- [Short exercise] Please report every line from the material that contains the word "scene".
----- Material -----
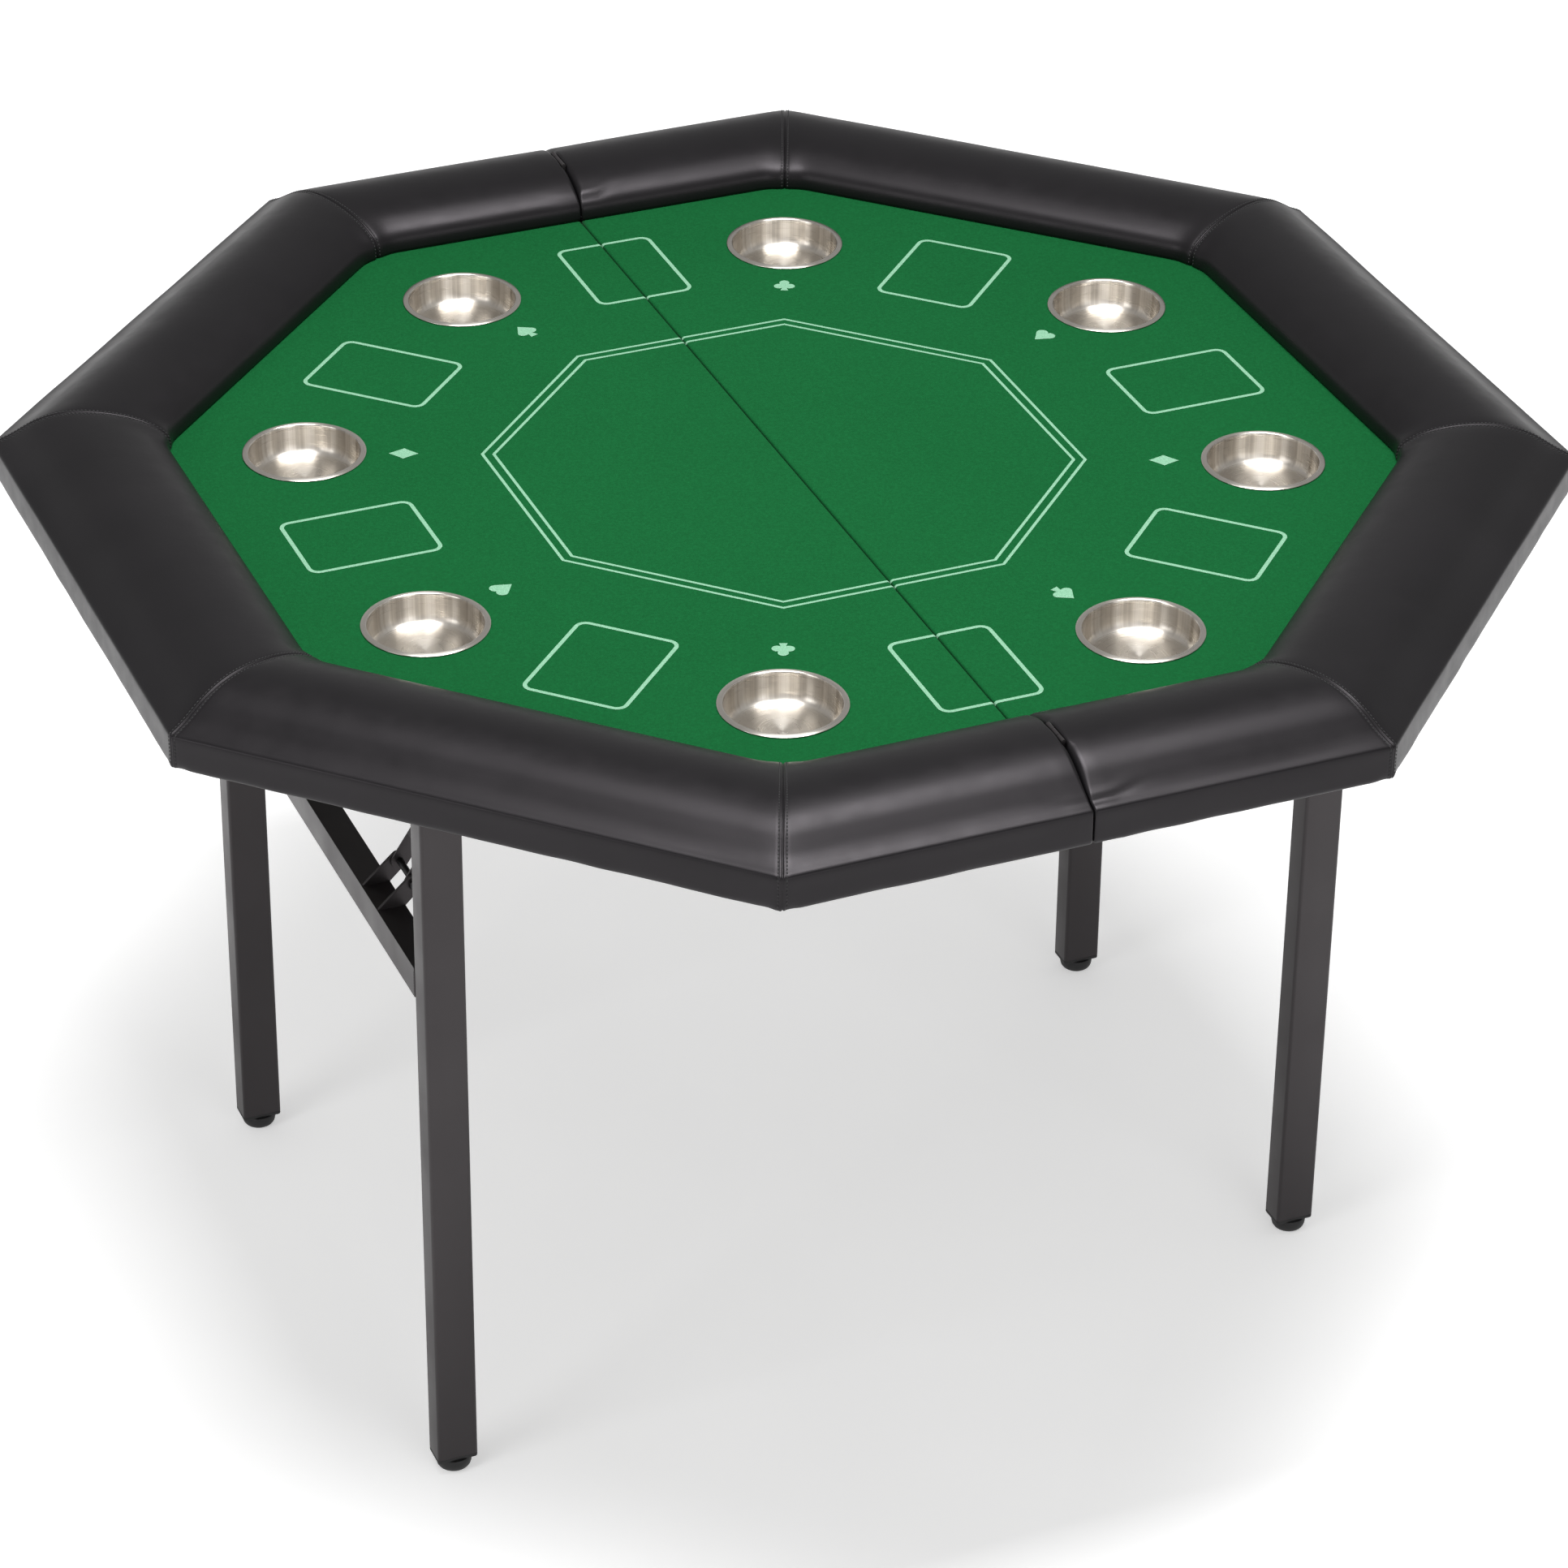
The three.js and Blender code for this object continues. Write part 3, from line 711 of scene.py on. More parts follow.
def cloth_settings(piece, pins):
    cloth = piece.modifiers.new("Cloth", "CLOTH")
    settings = cloth.settings
    settings.quality = 6
    settings.mass = 0.35
    settings.tension_stiffness = 25
    settings.compression_stiffness = 25
    settings.shear_stiffness = 5
    settings.bending_stiffness = 8
    settings.air_damping = 2
    settings.use_pressure = True
    settings.uniform_pressure_force = 3.0
    settings.shrink_min = -0.001
    settings.vertex_group_mass = pins
    settings.effector_weights.gravity = 0
    cloth.collision_settings.use_collision = False
    cloth.point_cache.frame_start = 1
    cloth.point_cache.frame_end = SETTLE_FRAMES


def settle_vinyl(section, places, seed):
    """Blows the cover up a little as cloth, and gives back how far each point of its grid moved."""
    start = rail_points(section, places)
    flat = start.reshape(-1, 3)
    rows = len(section.out)
    piece = mesh_piece("settling_vinyl", flat, grid_faces(len(places), rows, flip=True), None)
    loose = section.crown + 0.55 * section.lip + 0.35 * section.face
    held = 1 - np.clip(loose, 0, 1)[None, :] * np.ones((len(places), 1))
    held = np.maximum(held, bump_at(mitre_distance(places), 0, 5 * MM)[:, None])
    ends = np.minimum(places, RAIL_LENGTH - places)
    held = np.maximum(held, smooth_step(26 * MM, 12 * MM, ends)[:, None])
    held = np.clip(held + 0.02 * ripple(np.arange(held.size), 3, seed).reshape(held.shape), 0, 1)
    pins = piece.vertex_groups.new(name="pins")
    for i, weight in enumerate(held.ravel()):
        if weight > 0.02:
            pins.add([i], float(weight), "REPLACE")
    cloth_settings(piece, "pins")
    scene = bpy.context.scene
    for number in range(1, SETTLE_FRAMES + 1):
        scene.frame_set(number)
    settled = piece.evaluated_get(bpy.context.evaluated_depsgraph_get())
    after = np.zeros(len(flat) * 3)
    settled.data.vertices.foreach_get("co", after)
    scene.frame_set(1)
    bpy.data.objects.remove(piece)
    moved = after.reshape(start.shape) - start
    for _ in range(SETTLE_SMOOTHING):
        moved[1:-1] = 0.25 * moved[:-2] + 0.5 * moved[1:-1] + 0.25 * moved[2:]
        moved[:, 1:-1] = 0.25 * moved[:, :-2] + 0.5 * moved[:, 1:-1] + 0.25 * moved[:, 2:]
    size = np.linalg.norm(moved, axis=2, keepdims=True) + 1e-9
    return moved * np.tanh(size / SETTLE_CAP) * SETTLE_CAP / size


def resample(values, old_columns, new_columns, old_rows, new_rows):
    """Takes a grid of vectors from one set of columns and rows to another."""
    across = np.stack([
        [np.interp(new_columns, old_columns, values[:, j, k]) for j in range(values.shape[1])]
        for k in range(3)
    ])
    return np.stack([
        [np.interp(new_rows, old_rows, across[k, :, i]) for i in range(len(new_columns))]
        for k in range(3)
    ], axis=2)


def seam_end(section, at_front, crown_rounding, extra_sink):
    """Columns that round the rail's end over into the seam, then close it down to the board."""
    rounding = 2.2 * MM + crown_rounding * section.end_crown
    columns = []
    turn = np.linspace(0, math.pi / 2, SEAM_ROUNDING_STEPS + 1)
    plane = 0.0 if at_front else RAIL_LENGTH
    sign = 1 if at_front else -1
    for phi in turn:
        distance = section.end_gap + rounding * (1 - math.sin(phi))
        sink = rounding * (1 - math.cos(phi)) + extra_sink
        columns.append(rail_points(section, [plane], sign * distance, sink)[0])
    foot = FELT_TOP + np.where(section.out < 8 * MM, 0.4 * MM, -2 * MM)
    for share in (0.35, 0.7, 1.0):
        sink = rounding + extra_sink + share * 1.2 * MM
        column = rail_points(section, [plane], sign * section.end_gap, sink)[0]
        column[:, 2] -= share * np.maximum(column[:, 2] - foot, 0)
        columns.append(column)
    return np.array(columns[::-1] if at_front else columns)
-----
- [Expected answer]
The three.js and Blender code for this object continues. Write part 3, from line 711 of scene.py on. More parts follow.
    scene = bpy.context.scene
        scene.frame_set(number)
    scene.frame_set(1)